HTTP request sent, awaiting response... 200 OK
Length: 9747602 (9.3M) [application/x-bzip2]
Saving to: `patch-2.6.28-rc6.bz2.2'

0% [ ] 77,783 16.4K/s eta 10m 12s
This task depends upon

Closed by  Jan de Groot (JGC)
Monday, 15 December 2008, 15:01 GMT
Reason for closing:  Fixed
Additional comments about closing:  Works fine now.
Comment by Jan de Groot (JGC) - Sunday, 23 November 2008, 10:51 GMT
This is caused by buggy nameservers that respond with NOTIMPL instead of NOERROR when asking for AAAA records. I have such a buggy nameserver at my work also in a Hotbrick LB2 loadbalancer. I "fixed" this problem by installing pdns-recursor, binding it to 127.0.0.1 and pointing resolv.conf to this.
Comment by Emmanuel (bkk_drs) - Sunday, 23 November 2008, 11:20 GMT
Thanks a lot Jan, it works now. However, I guess this will cause problems to a lot of users. I'll have a look at the upstream bug tracker as well...
Comment by Pierre Schmitz (Pierre) - Sunday, 23 November 2008, 14:45 GMT
Isn't AAAA just for ipv6? Maybe it would hep to just disable the ipv6 kernel module.
Comment by Jan de Groot (JGC) - Sunday, 23 November 2008, 15:02 GMT
Applications like firefox and ssh will resolve both ipv6 and ipv4 records at the same time. With glibc 2.8, this was sent in two requests, with 2.9 it just asks for both at the same time. Broken nameservers will return NOTIMPL in this case, glibc will discard both addresses and errors out. Disabling ipv6 will help in case your nameserver is broken (setting AddressFamily inet in ssh_config fixed my issue for ssh), but is hardly a solution.
It would be helpful to test what output dig will give with AAAA records.

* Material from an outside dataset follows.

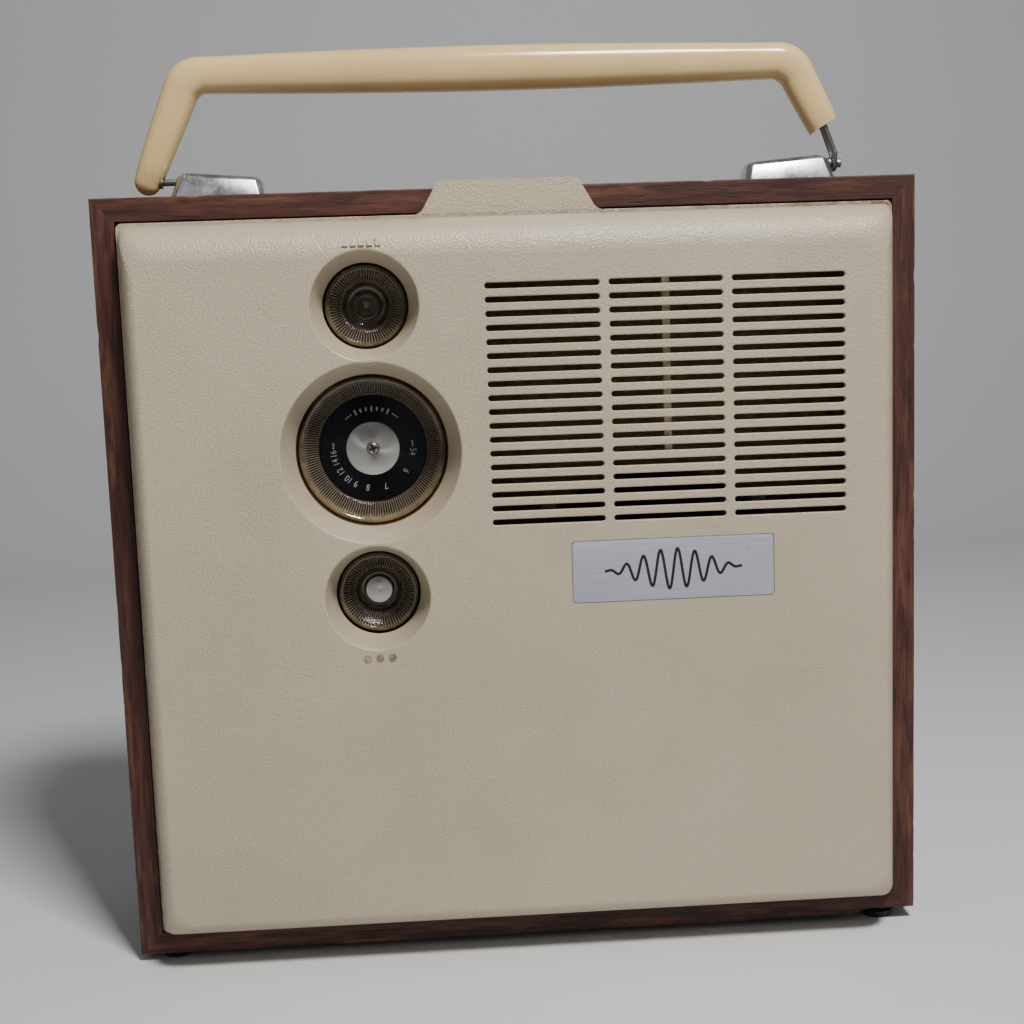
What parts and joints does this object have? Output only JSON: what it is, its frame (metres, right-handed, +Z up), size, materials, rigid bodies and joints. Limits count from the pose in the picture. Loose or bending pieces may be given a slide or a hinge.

Just use "dig someaddress AAAA" and see what errorcode you get. A good nameserver will report NXDOMAIN in case the domain doesn't exist, or NOERROR in case the domain exists regardless of the existence of an AAAA record.
Comment by Smith Dhumbumroong (zodmaner) - Sunday, 23 November 2008, 17:13 GMT
I'm also experienced the name resolving problem with my ISP nameserver using the glibc from testing repository.

I'm currently using OpenDNS as a temporary fix, but I'm thinking of install pdns-recurosr as Jan suggested. Hope we could find a way to properly fix this problem.
Comment by Andreas Radke (AndyRTR) - Tuesday, 02 December 2008, 17:58 GMT
http://sources.redhat.com/bugzilla/show_bug.cgi?id=7060

if you think this is the upstream report for our issue please give Ulrich & Jakub the feedback how you like this change ;)
Comment by Jan de Groot (JGC) - Wednesday, 03 December 2008, 14:06 GMT
We could apply the patch to revert to 2.8 behaviour until this is fixed. This would allow us to move the new toolchain to core.
Comment by Andreas Radke (AndyRTR) - Sunday, 14 December 2008, 19:24 GMT
please all affected users test glibc 2.9-2 from testing.
Comment by Emmanuel (bkk_drs) - Monday, 15 December 2008, 14:55 GMT
glibc 2.9-2 solved the problem. thanks.